Cayce shook her head. The soldier seemed about to say something else when Kula called out, “Leave her be about that sword, soldier. If not for her, you wouldn’t even be alive to ask. And if not for me, you’d still be under a thousand pounds of gold and rock.”

The soldier demurred, falling back into formation alongside Boom. Cayce watched him for a moment, then turned and walked alongside Kula.

They went on for several minutes before the anchorite spoke.

“Vaan?” she said.

“Dead,” Cayce said. “But he showed me how to beat the dragon. Even with the geas, he found a way to make me see.”

“Pixies are crafty folk,” Kula said. “You should have seen the extended pantomime he had to go through to convince me to help him.”

They walked on. Cayce said, “Do I still get paid for this?”

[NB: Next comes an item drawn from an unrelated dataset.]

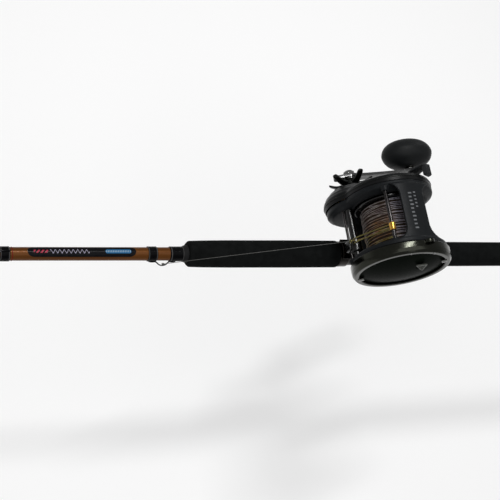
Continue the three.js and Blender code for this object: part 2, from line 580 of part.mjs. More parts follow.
function tipTop() {
  const b = blankR(TIP + 4) + 0.25;
  const tube = aboutX([[TIP + 1.5, 0], [TIP + 1.5, b + 0.7], [TIP + 16, b + 0.8], [TIP + 16, b],
    [TIP + 3, b], [TIP + 3, 0]], 14);
  const hoop = new THREE.TorusGeometry(5.5, 0.6, 5, 14).rotateY(Math.PI / 2).translate(TIP + 2, 0, 8.6);
  const brace = (s) => wire([[TIP + 2, s * 4.6, 5.6], [TIP + 7, s * 2.6, 4.2],
    [TIP + 13, s * 1.4, 2.5]], 0.6, 5, 4);
  const post = box(TIP + 1.5, TIP + 3.4, -1, 1, 1.5, 3.9);
  add("tip_top", "dark", join(tube, solid(hoop), brace(1), brace(-1), post));
  add("tip_ring", "ceramic", solid(new THREE.TorusGeometry(3.9, 0.6, 5,
    14).rotateY(Math.PI / 2).translate(TIP + 2, 0, 8.6)));
}

function lineOut() {
  const pts = [[-46.6, -10, H - 5.6], [-118, -9.9, 32.6], [-190.4, -9.9, 8.5], [-193.5, -9.9, 7.2],
    [-214.2, -8.7, -3.5]];
  add("fishing_line", "line", wire(pts, 0.3, 8, 16, true));
}

rodPieces();
wraps();
seatPieces();
reelFoot();
framePiece();
sidePlates();
spoolPieces();
drivePieces();
handlePieces();
leverPieces();
levelWind();
clickerPieces();
guidePieces();
tipTop();
lineOut();

export default group;
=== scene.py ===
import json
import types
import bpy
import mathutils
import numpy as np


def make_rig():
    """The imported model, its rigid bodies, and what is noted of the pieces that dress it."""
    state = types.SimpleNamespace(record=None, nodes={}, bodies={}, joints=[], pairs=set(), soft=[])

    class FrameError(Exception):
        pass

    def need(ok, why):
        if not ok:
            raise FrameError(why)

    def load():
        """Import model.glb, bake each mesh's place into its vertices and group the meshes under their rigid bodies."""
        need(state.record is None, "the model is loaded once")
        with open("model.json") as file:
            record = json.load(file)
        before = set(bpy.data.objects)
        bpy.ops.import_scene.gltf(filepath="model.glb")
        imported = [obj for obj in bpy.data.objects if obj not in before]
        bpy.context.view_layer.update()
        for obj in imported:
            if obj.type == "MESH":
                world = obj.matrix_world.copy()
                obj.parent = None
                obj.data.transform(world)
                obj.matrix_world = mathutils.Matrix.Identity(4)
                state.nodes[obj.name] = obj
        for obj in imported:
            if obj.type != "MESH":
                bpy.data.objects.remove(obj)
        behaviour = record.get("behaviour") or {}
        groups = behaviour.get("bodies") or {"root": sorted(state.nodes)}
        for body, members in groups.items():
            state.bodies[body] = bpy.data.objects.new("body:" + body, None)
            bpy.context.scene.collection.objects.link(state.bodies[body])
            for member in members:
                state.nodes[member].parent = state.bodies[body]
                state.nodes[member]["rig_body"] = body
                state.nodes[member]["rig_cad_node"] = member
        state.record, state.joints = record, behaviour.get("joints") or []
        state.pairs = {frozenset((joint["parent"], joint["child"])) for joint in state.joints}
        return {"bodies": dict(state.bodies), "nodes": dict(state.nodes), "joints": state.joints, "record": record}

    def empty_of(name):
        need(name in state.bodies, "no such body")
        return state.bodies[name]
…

Kula laughed. She thumped Cayce affectionately on the shoulder, almost knocking the smaller woman off the path.

“There was no way to carry our casualties and the treasure. Not that much survived.” Kula pulled from her pack a melted, twisted ingot of fused gold and silver, which she tossed to Cayce. “You’ve earned every bit, however,” she said.

Cayce hesitated then tucked the irregular lump of precious metal into her waistband. “Thanks.”

“You should give some serious thought to your future, young lady. Since you no longer have a master poisoner to apprentice with, I thought you might consider coming to live with me in the forest. An anchorite needs to pass on her knowledge to the next generation, after all. It’s nature’s way.”

Cayce walked a few more paces in silence. “No,” she said. “No, thank you. First I’m going to sleep for a month. After that I’m going to be very careful about who I let make decisions for me.”

“A sound policy.” Kula grinned broadly. “But you did me a great service today. You did us all a great service. If you ever need my assistance, just whisper my name to the nearest tree. I’ll be there shortly.”

“That’s almost comforting,” Cayce said.

“Almost?”

“Almost. It’s mostly disturbing, the thought of all three hundred pounds of you waiting around for a message from me so you can come running. But thank you, anchorite. I can think of a lot of places your help would make a big difference.”

Kula thumped Cayce again. “Let me know if you get tired,” she said. “I could carry a little wisp like you for a year without noticing.”

“Again,” Cayce said patiently, “thanks. But I’ll try to stay on my own two feet from now on.”

It was several hours before they reached a real village, during which Boom said nothing, Kula sang softly to herself, and Cayce wondered how much the local pawn brokers would pay for a poisonous ruby ring.

The shattered floor of Zumaki’s treasure trove lay covered in black ash and metal slag. The cavern was silent but for the odd boom of settling rock and the occasional stream of dust and pebbles.

Something stirred in the center of the black field. Thin cracks ran along the surface of the brittle crust as a small humanoid figure broke through. It was featureless, charred beyond recognition, but it stood firm on its tiny legs. Across its edges, a golden glow scintillated and sparked.

The brittle black sea split again, this time near the great rectangular platform. A huge skeletal head rose from the carbonized debris, its yellow eyes gleaming in the darkness.

“Vaan,” a horrid croaking voice said. “Is that you among my guests? Have you been plotting against me again?”

A small blue pixie stepped forward out of the golden cloud that had surrounded the first figure to emerge from the black crust. His blue skin was incomplete, revealing the wires, cogs, and gears within his torso. His black eyes flashed then sparked to life, lit from within by intense white-blue light.

“No, my master,” Vaan said somberly. “I have been awaiting your pleasure, as always.”

As the dragon’s features filled out, the creature peered down at his attendant. “What are you saying, Vaan? You make less and less sense as the years go by.”